Bir çok balık tarafından tadına bakılan Kalamar iyice küçülmüş olmasına rağmen, Akya’nın ağzına layık duruyordu. Akya’nın oltaya takılış anının hayalini gözümün önünde canlandırırken, Kaloma hızla akmaya başlamıştı. Daha oltayı suya bırakalı yüz metre olmamıştı. Akya hızla kalomayı boşaltırken, bizde taşlardan uzaklaşma çabası içine girmiştik. Nazım oltayı sararken, bende tekneyi açığa aldım. On dakika kadar adadan açıldık. Sonra durduğumuz yerde Akya mücadelesi devam etti. Nazım’ın keyfine diyecek yoktu. Akya teknenin altında dönmeye başladığında dünyayı unutmuş balığa kitlenmiştik. Akya’yı tekneye aldığımızda kendimize gelmiştik. Bu ne güzel bir balıktı.

Mola vermek yerine, Akya avı yapmak istemiştik. İstediğimiz olmuş ve biz Akya avlamıştık. Saat 14.40 olmuştu. “Artık mola vermeye gerek yok” diyerek dönüşe geçtik.

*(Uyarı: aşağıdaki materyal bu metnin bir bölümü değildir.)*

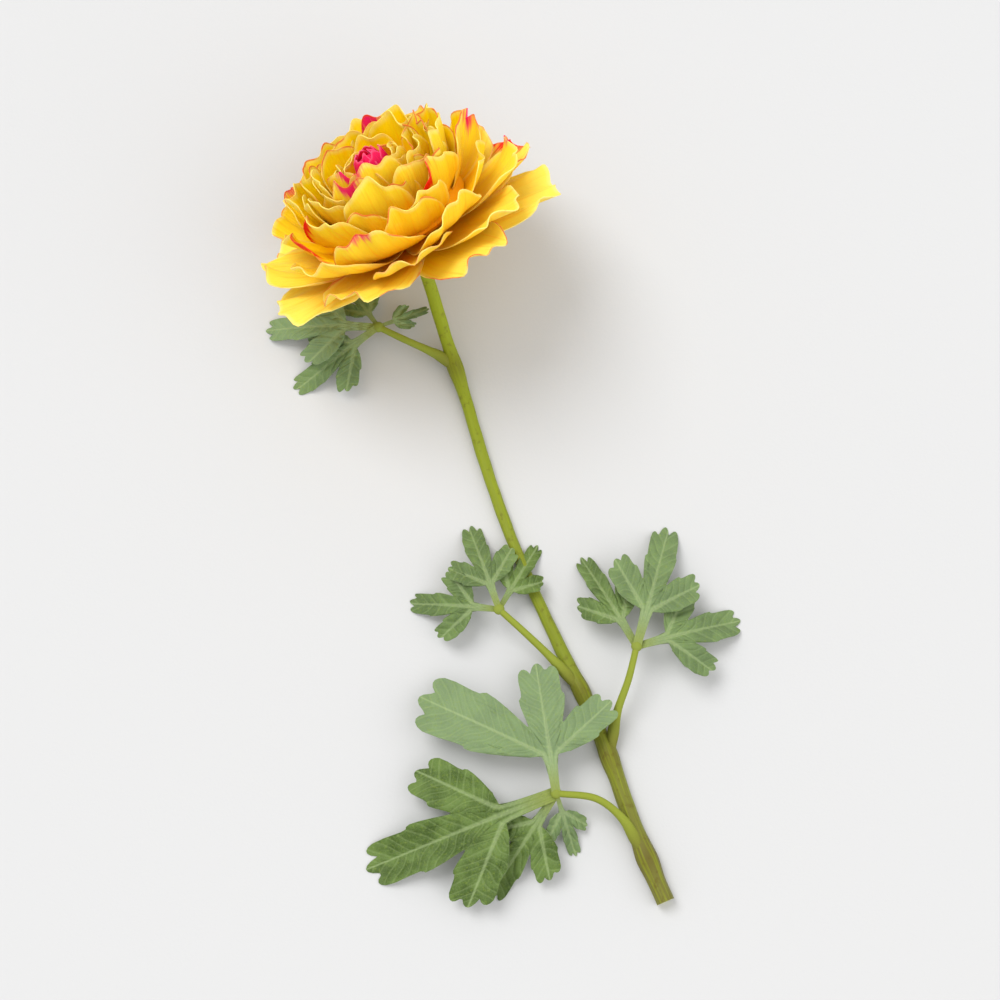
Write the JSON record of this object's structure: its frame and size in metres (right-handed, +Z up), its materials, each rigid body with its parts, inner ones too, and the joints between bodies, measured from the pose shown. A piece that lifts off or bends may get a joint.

O gün büyük balığı çok istedik. Ama hiç yem bulamadık. Kaptan Şeref’in verdiği Kalamar bir çok balığa tadımlık olmasına rağmen, sonunda bize trofe Akya avını yaptırdı.

“Paylaştıkça çoğalır” ifadesini bize bir kere daha hatırlatan Kaptan Şeref’e çok teşekkür ediyoruz.